Once you have convinced your Gen X clients of the need to plan, the next step is to help them determine which tools are best for them:
Pensions. For retirement savings, ensure that Gen X clients are making full use of any employer-sponsored pension plans available to them — particularly when their employer is matching contributions. If your client has a defined-contribution plan, advise him or her to make the highest allowable contribution.
RRSPs. To maximize RRSP contributions, urge your clients to make monthly deposits — even if it’s only a small amount at first. Once the savings habit has been formed, you can get them to increase their monthly contribution amount gradually.
“It’s very effective for this age group, because they don’t have to worry about having the money at the end of the year to make that RRSP contribution,” says Davies. “If they can just keep up with regular investing, and keep that habit of investing for their future, they’ll do quite well. They’re still relatively young, so they have a lot of compounding ahead of them.”
Davies adds that this approach also lets clients ride out market fluctuations through dollar-cost averaging.
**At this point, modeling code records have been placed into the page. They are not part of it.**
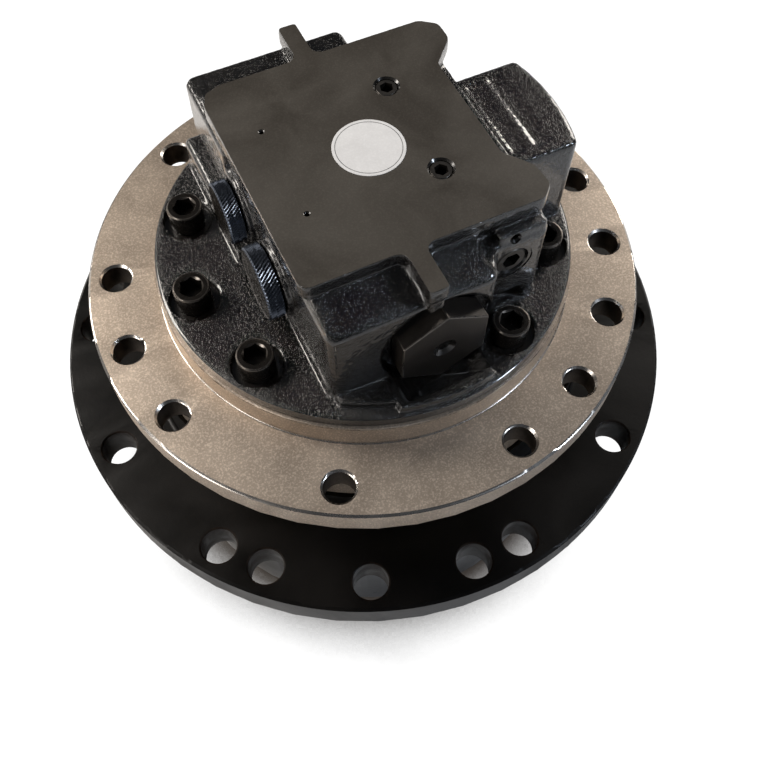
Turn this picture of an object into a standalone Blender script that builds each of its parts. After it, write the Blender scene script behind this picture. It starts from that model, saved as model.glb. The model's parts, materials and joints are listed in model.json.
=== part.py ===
# Excavator final drive: an axial piston motor inside a spindle, a two stage planetary
# reduction and a turning sprocket hub. Metres, +Z up, standing on its end cover.
import math

import bmesh
import bpy
from mathutils import Matrix, Vector

# Clearance between pieces that touch, and how finely round pieces are divided
GAP = 0.0003
RUNNING_GAP = 0.0006
BIG_STEPS = 48
MIDDLE_STEPS = 24
SMALL_STEPS = 14
SHAFT_STEPS = 12
HOLE_SIDES = 12
PISTON_SIDES = 8

# Frame flange and pilot of the spindle
FRAME_RADIUS = 0.140
FRAME_THICKNESS = 0.015
PILOT_RADIUS = 0.104
PILOT_HEIGHT = 0.014
FRAME_HOLE_MARGIN = 0.014
FRAME_HOLE_RADIUS = 0.0075
FRAME_HOLE_STEP = 20
FRAME_HOLES_LEFT_OUT = (100, 140, 220, 260)

# Sprocket flange, neck and drum of the hub
SPROCKET_RADIUS = 0.166
SPROCKET_THICKNESS = 0.020
FACE_TO_FACE = 0.059
SPROCKET_HOLE_MARGIN = 0.0147
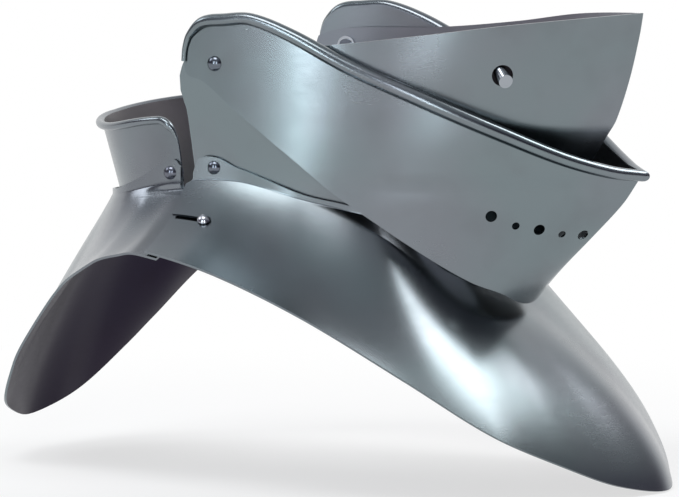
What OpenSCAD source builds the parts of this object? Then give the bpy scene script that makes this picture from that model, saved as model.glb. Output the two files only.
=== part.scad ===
// Falling bevor: a gorget in two halves, a rear collar, a chin plate and a
// keeled face plate that swings on two rivets.
// Millimetres. X to the wearer's left, Y to the rear, Z up. The origin is on the
// centre plane, under the face pivots, at the height of the neck opening.

/* [Sheet] */
// Thickness of the gorget and collar plates
sheet_t = 1.3; // [1.0:0.1:1.6]
// Thickness of the chin and face plates
plate_t = 1.3; // [1.0:0.1:1.6]
// Gap between the gorget halves where they overlap
lap_gap = 1.3; // [1:0.1:1.5]

/* [Face plate] */
// Height of the face pivots above the neck opening
pivot_z = 65; // [62:0.5:68]
// Half width of the face plate at its pivots, which the other widths follow
face_half_w = 86.5; // [82:0.1:92]
// Radius of the rolled rim at its thickest
roll_r = 4.2; // [3:0.1:4.4]
// Radius of the large breath holes
breath_big_r = 3.1; // [2:0.1:3.5]
// Radius of the small breath holes
breath_small_r = 2.1; // [1:0.1:2.5]

/* [Gorget] */
// How far the front tip reaches forward of the face pivots
front_reach = 223.3; // [205:0.1:240]
// How far the back reaches behind the face pivots
back_reach = 157; // [145:0.5:170]
// How far the front tip reaches below the neck opening
front_drop = 159.5; // [148:0.5:172]
// How far the back reaches below the neck opening
back_drop = 139; // [126:0.5:152]
// Height of the upright lugs at their rivets
lug_h = 12.1; // [11:0.1:13]
// Height of the plain neck edge between the lugs
lip_h = 2.9; // [2:0.1:4]

/* [Rear collar] */
// Radius of the collar's rolled rim
collar_roll_r = 2.2; // [1.8:0.1:2.4]

/* [Rivets] */
// Shank radius of the rivets that plates turn on
shank_r = 2.4; // [2:0.1:2.8]
// Radial clearance of a turning shank
turn_clear = 0.05; // [0.03:0.01:0.1]
// Head radius of the face pivot rivets
pivot_head_r = 4.0; // [3.6:0.1:5]
// Head radius of the chin, collar and shoulder rivets
small_head_r = 3.6; // [3.4:0.1:4.4]
// Thickness of the washers under the peened ends
washer_t = 1.2; // [1:0.1:1.6]
// Radius of the washers
washer_r = 5.2; // [5:0.1:6.5]

/* [Catch and stud] */
// Radius of the catch pin
catch_r = 3.7; // [3.4:0.1:3.8]
// Height of the catch pin above the chin plate
catch_out = 3.2; // [3:0.1:3.4]
// Radius of the shoulder stud's neck
stud_r = 1.5; // [1.4:0.1:2.4]
// Radius of the shoulder stud's head
stud_head_r = 3.6; // [3.4:0.1:4]

/* [Hidden] */
$fn = 48;
steel = "lightsteelblue";
bright = "silver";

// Widths that follow the face plate, with the gaps between the plates
side_gap = 1.2;
chin_half_w = face_half_w - plate_t - side_gap;
neck_in = 3;
neck_half_w = chin_half_w - neck_in;
neck_gap = .5;
chin_low_w = neck_half_w - sheet_t - neck_gap;
rear_spread = 1;
collar_gap = .2;
collar_half_w = neck_half_w + rear_spread - sheet_t - collar_gap;
flare_out = 54.5;
gorget_half_w = neck_half_w + flare_out;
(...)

RESPs. For Gen X clients with children, the registered education savings plan is extremely popular. Ensure your clients are familiar with the benefits of RESPs — such as the Canadian education savings grant, which can add up to $7,200 per child.
TFSAs. For shorter-term goals, tax-free savings accounts represent another effective savings vehicle. Encourage your Gen X clients to open TFSAs for more accessible savings that could be used for purchases such as vacations, new appliances or emergency home repairs — so they won’t be tempted to dip into retirement savings.
Home Buyers’ Plan. Gen Xers are often prime candidates to benefit from the Home Buyers’ Plan, which enables first-time home buyers to withdraw up to $25,000 from their RRSPs and put the funds toward the purchase of a home.